Through a symptomatic reading of Freud’s corpus, from his letters to Fliess through the case of Little Hans to Moses and Montheism, this book demonstrates how “circumcision”—the fetishized signifier of Jewish difference and source of knowledge about Jewish identity—is central to Freud’s construction of psychoanalysis.
Jay Geller depicts Freud as an ordinary Viennese Jew making extraordinary attempts to mitigate the trauma of everyday antisemitism. He situates Freud at the nexus of antisemitic, misogynistic, colonialist, and homophobic discourses, both scientific and popular. These held in place the double bind of post-Emancipation and pre-Shoah Viennese Jewish life: the demand for complete assimilation into the dominant culture, accompanied by the assumption that Jews were constitutionally incapable of eliminating their difference. Incarnate in the figure of the circumcised (male) Jew, this difference haunted the Central European cultural imagination
and helped create, maintain, and confirm Central European identities and hierarchies.

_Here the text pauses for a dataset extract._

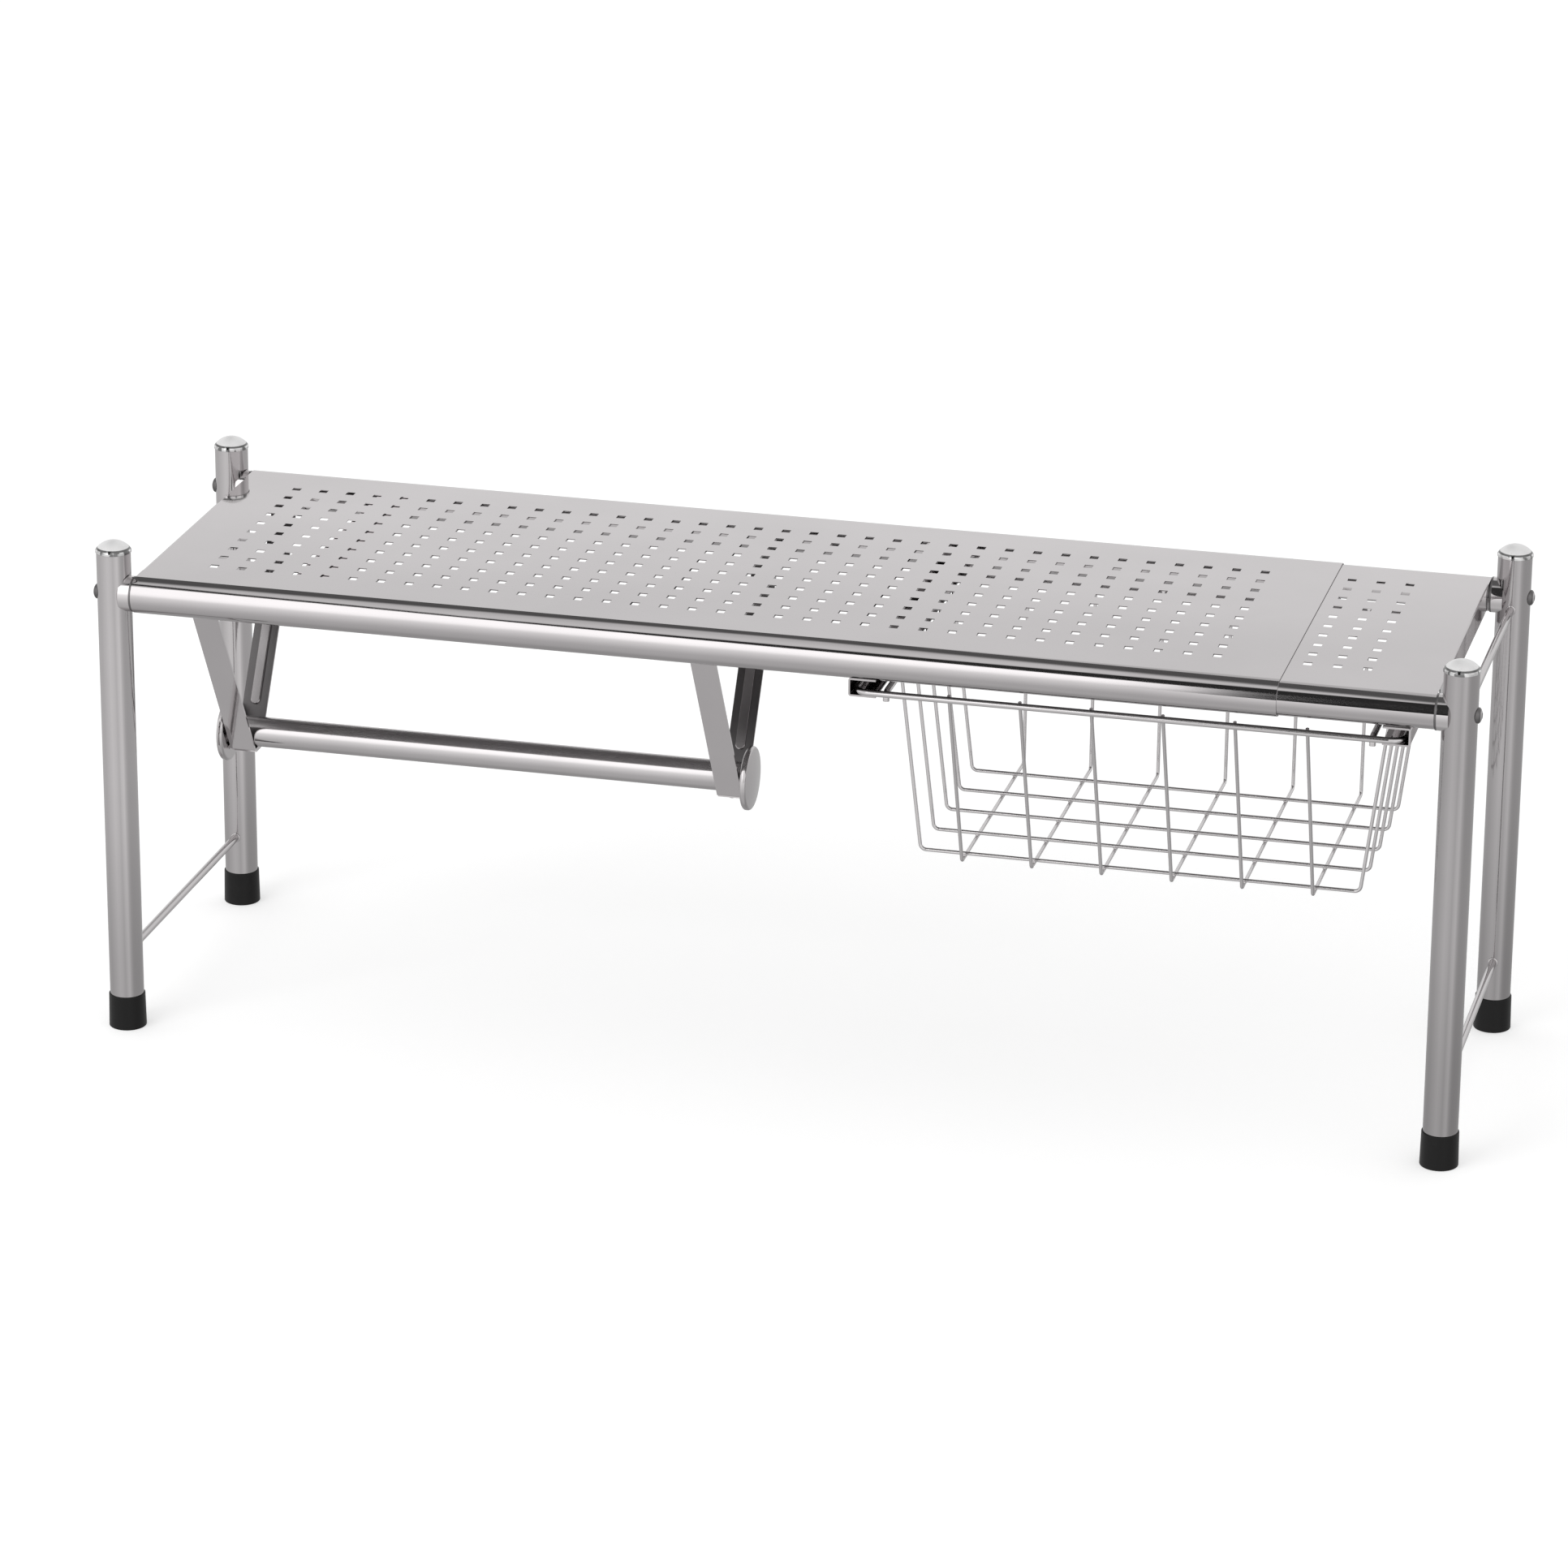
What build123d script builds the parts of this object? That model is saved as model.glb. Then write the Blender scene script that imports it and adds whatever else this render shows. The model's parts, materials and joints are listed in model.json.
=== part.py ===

Exploring overlapping layers of gender, sexuality, ethnicity, and race in identity construction, theories of trauma, fetishism, and writing, Geller looks at Freud’s representations of the Jewish body—especially circumcised penises and their displacements onto noses. He shows how Freud reinscribed the virile masculine norm and the at once hypervirile and effeminate Jewish other into the discourse of psychoanalysis.